DON'T BUY FROM TIGER! I used them years ago for a while because they were cheap, but you usually pay for what you get, and you get cheap parts for that cheap price. The stuff is poorly made, ill-fitting, and prone to breakdowns.

However, because you had to ask the question I suggest you just buy a new PC unless you just want a learning experience.

Re:Not hard (1)

Mantorp (142371) | more than 2 years ago | (#37316652)

Thanks, I only meant to submit this in my journal but screwed up the submission. Anyway, on NewEgg I mean the DIY PC Combos [] and on TigerDirect the Barebones kits [] It looks as if the prices are about half of what the same would cost all assembled RAM included (in the $250-$300 range for the ones above).

Re:Not hard (1)

Deadstick (535032) | more than 2 years ago | (#37317040)

Those are not "kits" in the traditional sense -- just sets of components at a package price. Components like the case, motherboard and CPU come with their own individual installation instructions, and the process is actually pretty simple, but it can get confusing the first time. An experienced friend is a big help.


Re:Not hard (1)

Drawsalot (733094) | more than 2 years ago | (#37317336)

This may be over-kill, but...

The benefit of these "barebones" and "kit" PC bundles comes from the parts included being matched up to work with one another. While assembling a PC is something most anyone could do, selecting the proper components is somewhat more complicated.

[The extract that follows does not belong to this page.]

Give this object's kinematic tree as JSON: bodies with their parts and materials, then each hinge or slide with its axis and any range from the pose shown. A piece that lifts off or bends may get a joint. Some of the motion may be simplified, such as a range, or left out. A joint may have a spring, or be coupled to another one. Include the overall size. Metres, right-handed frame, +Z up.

Some kits and bundles do not include; 1) an operating system, 2) hard drive, 3) optical drive, 4) keyboard & mouse, 5) monitor.
Both of the links you provided appear to ship with almost everything you need apart from the OS.

Assembly of these bundles is straight-forward, requiring in most cases nothing more than a screwdriver. Seating the processor and applying the thermal compound are probably the most challenging tasks. Items like memory and drive cabling are designed so that they only go in the "right way". Power connectors are similarly configured.

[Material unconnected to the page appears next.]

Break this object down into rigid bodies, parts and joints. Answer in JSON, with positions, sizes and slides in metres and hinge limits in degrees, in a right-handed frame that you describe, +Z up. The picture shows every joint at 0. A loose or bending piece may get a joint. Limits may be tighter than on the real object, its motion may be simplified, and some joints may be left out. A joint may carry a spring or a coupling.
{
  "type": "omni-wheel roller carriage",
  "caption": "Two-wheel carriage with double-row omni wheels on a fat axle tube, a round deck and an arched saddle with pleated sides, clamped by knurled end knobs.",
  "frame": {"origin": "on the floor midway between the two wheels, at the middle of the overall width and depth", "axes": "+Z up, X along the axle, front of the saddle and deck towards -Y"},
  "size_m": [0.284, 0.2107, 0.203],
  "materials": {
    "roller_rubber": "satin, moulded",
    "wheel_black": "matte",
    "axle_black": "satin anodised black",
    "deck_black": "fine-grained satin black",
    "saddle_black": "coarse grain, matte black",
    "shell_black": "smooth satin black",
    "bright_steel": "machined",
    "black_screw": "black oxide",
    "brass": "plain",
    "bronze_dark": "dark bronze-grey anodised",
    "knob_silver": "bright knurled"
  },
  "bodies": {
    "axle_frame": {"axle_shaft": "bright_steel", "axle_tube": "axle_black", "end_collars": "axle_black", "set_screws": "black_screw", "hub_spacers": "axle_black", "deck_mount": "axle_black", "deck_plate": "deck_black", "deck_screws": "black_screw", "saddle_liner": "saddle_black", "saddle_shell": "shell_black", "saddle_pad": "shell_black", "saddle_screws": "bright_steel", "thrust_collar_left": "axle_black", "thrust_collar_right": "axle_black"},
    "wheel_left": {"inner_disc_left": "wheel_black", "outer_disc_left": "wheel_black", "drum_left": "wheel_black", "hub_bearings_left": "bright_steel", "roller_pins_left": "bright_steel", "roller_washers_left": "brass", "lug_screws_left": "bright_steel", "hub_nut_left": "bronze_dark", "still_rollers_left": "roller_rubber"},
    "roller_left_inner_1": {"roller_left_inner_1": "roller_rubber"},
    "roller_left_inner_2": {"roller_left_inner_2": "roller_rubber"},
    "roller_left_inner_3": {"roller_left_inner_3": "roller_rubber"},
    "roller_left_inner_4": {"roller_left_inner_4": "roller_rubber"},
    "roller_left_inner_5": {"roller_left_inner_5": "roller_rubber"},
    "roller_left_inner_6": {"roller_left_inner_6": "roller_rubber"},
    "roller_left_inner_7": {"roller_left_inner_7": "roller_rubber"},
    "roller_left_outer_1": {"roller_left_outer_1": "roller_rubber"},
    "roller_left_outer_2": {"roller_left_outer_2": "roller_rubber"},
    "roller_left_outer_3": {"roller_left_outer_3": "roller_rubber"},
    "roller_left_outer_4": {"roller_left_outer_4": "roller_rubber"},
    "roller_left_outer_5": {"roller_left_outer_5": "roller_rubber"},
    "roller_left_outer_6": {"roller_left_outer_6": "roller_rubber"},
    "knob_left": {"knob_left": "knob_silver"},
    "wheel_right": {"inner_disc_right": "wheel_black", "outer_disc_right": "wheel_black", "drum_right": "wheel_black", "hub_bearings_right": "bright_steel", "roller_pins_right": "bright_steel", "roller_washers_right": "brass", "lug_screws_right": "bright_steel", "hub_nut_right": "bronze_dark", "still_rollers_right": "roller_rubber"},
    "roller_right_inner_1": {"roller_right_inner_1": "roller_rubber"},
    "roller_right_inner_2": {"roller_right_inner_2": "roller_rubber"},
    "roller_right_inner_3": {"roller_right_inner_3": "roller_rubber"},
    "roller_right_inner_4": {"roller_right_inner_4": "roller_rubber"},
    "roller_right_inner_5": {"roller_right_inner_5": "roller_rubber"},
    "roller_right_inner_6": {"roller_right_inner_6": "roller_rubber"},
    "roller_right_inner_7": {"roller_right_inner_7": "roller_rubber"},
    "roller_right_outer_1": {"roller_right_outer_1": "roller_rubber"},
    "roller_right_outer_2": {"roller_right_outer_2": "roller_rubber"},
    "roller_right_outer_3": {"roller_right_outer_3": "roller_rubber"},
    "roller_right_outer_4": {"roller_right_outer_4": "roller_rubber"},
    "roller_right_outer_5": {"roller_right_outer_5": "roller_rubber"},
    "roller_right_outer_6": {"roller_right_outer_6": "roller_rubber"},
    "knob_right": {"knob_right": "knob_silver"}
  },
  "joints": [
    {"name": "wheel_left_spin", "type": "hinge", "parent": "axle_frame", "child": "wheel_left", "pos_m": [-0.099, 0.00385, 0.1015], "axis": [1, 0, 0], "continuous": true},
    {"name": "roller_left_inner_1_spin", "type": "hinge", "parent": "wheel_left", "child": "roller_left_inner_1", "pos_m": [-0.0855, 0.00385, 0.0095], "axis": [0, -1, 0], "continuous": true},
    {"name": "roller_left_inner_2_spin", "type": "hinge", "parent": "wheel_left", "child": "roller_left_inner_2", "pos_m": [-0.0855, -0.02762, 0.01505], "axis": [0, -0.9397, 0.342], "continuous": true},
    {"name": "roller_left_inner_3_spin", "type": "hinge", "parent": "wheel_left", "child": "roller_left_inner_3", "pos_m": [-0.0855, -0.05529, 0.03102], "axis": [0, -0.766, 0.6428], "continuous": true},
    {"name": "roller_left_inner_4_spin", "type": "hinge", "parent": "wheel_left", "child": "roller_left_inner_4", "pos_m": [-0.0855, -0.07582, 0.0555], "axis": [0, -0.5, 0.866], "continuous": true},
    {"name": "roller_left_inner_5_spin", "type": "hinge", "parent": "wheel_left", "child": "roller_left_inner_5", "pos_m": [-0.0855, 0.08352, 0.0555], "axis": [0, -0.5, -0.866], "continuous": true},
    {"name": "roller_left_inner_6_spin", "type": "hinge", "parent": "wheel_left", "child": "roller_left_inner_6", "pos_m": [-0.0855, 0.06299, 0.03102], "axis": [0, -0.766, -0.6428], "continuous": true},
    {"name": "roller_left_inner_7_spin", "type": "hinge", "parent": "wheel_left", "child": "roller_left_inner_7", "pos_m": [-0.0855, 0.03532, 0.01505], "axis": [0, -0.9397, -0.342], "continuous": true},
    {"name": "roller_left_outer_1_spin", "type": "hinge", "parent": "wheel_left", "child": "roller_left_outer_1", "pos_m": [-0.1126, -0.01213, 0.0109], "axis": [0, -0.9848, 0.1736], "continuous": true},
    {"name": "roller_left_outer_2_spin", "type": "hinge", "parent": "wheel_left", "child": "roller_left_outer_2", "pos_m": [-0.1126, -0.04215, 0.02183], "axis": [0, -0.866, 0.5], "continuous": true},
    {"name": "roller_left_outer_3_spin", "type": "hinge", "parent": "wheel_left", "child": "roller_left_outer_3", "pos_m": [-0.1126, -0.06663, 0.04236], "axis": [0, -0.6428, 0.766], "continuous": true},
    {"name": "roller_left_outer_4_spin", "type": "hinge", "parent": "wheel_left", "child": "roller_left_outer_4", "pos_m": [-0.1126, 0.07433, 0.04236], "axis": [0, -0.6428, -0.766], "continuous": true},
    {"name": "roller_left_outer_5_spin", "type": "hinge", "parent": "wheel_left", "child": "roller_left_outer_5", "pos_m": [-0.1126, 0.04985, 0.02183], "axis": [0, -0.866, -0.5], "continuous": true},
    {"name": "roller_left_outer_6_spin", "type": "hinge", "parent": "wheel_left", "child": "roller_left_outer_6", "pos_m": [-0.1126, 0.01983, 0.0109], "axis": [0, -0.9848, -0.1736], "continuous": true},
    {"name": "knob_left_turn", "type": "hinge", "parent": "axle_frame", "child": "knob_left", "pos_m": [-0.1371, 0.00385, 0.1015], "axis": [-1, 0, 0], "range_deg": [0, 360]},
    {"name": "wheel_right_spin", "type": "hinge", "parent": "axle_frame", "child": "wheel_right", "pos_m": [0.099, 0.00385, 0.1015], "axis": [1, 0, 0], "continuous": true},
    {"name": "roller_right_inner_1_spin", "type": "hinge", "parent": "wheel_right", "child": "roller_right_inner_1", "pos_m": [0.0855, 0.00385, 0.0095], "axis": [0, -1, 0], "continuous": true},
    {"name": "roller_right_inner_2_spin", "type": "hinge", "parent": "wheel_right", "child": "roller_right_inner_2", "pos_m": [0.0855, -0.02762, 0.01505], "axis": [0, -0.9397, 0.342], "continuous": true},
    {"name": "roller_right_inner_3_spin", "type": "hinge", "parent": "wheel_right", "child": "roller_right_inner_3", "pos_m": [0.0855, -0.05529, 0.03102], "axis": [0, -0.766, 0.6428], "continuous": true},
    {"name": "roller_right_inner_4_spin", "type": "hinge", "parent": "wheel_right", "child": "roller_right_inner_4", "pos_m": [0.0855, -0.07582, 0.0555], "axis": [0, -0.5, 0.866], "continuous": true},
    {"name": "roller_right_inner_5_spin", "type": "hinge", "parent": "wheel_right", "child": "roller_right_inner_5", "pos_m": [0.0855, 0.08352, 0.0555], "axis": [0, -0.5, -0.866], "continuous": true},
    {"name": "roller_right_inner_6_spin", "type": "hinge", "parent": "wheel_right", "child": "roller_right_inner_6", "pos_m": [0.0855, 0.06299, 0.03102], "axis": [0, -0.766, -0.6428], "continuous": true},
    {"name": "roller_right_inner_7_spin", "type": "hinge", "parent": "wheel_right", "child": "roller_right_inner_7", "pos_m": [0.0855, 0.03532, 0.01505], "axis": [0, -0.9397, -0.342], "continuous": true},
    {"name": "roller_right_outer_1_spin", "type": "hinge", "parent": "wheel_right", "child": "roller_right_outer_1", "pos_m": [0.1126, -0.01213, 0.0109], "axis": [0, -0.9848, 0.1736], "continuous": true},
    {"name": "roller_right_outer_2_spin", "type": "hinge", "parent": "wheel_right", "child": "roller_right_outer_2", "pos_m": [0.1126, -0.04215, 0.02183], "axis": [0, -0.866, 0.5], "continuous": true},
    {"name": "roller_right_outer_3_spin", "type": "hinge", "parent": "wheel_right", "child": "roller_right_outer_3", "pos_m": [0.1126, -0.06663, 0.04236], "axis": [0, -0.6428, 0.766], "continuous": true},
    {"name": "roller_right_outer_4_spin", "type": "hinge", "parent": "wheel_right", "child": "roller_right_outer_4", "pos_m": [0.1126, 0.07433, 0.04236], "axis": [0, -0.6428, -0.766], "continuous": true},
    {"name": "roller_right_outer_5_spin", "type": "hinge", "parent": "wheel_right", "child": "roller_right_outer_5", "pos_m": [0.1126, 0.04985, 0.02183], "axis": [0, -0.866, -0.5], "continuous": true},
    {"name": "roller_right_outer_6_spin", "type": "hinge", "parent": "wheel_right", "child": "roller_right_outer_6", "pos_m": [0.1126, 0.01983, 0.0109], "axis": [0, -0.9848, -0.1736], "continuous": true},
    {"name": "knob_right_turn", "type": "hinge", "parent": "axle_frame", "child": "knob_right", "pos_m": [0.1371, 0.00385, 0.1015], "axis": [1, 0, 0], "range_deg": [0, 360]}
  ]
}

If you buy a bundle or barebones that is not complete, re-using components is acceptable in some instances, but you may wish to upgrade. Your 7-year-old PC's hard drive will likely prove inadequate in terms of speed and capacity. It's old CD (DVD?) drive will likely also be not up to the task (IDE instead of SATA, 24X speed, no burning capability, etc.). Your keyboard and mouse may be serial and some motherboards today ship without these connectors.

If you have to buy memory go with a vendor that sells you the proper type. I would recommend buying it over the phone after you receive the kit and have an exact motherboard brand/model to provide them. Call, give them the motherboard specs and they sell you the right memory. Most include installation instructions/tech support free.

Any SATA 7200 RPM hard drive, USB keyboard & mouse and SATA 5.25" optical drive should work with your bundle. If upgrading a monitor, read the description to see if the motherboard/video card has RGB output. Some are digital-out exclusively, meaning your old CRT monitor may not work. You may wish to purchase an LCD monitor, as the prices have fallen dramatically. You may also wish to upgrade to Windows 7.

I recently bought a "kit" from Tiger to update my son's aging hardware and found it to be worth the price, and had no issues at all with them.
I built my PC last year (Intel i7) using Newegg exclusively, and as always received exceptional service and value.

Hope this helps.

Re:Not hard (1)

mcgrew (92797) | more than 2 years ago | (#37325666)

I've heard good things about NewEgg, although I haven't used them. I haven't gone through Tiger for years, perhaps they've improved... but I doubt it.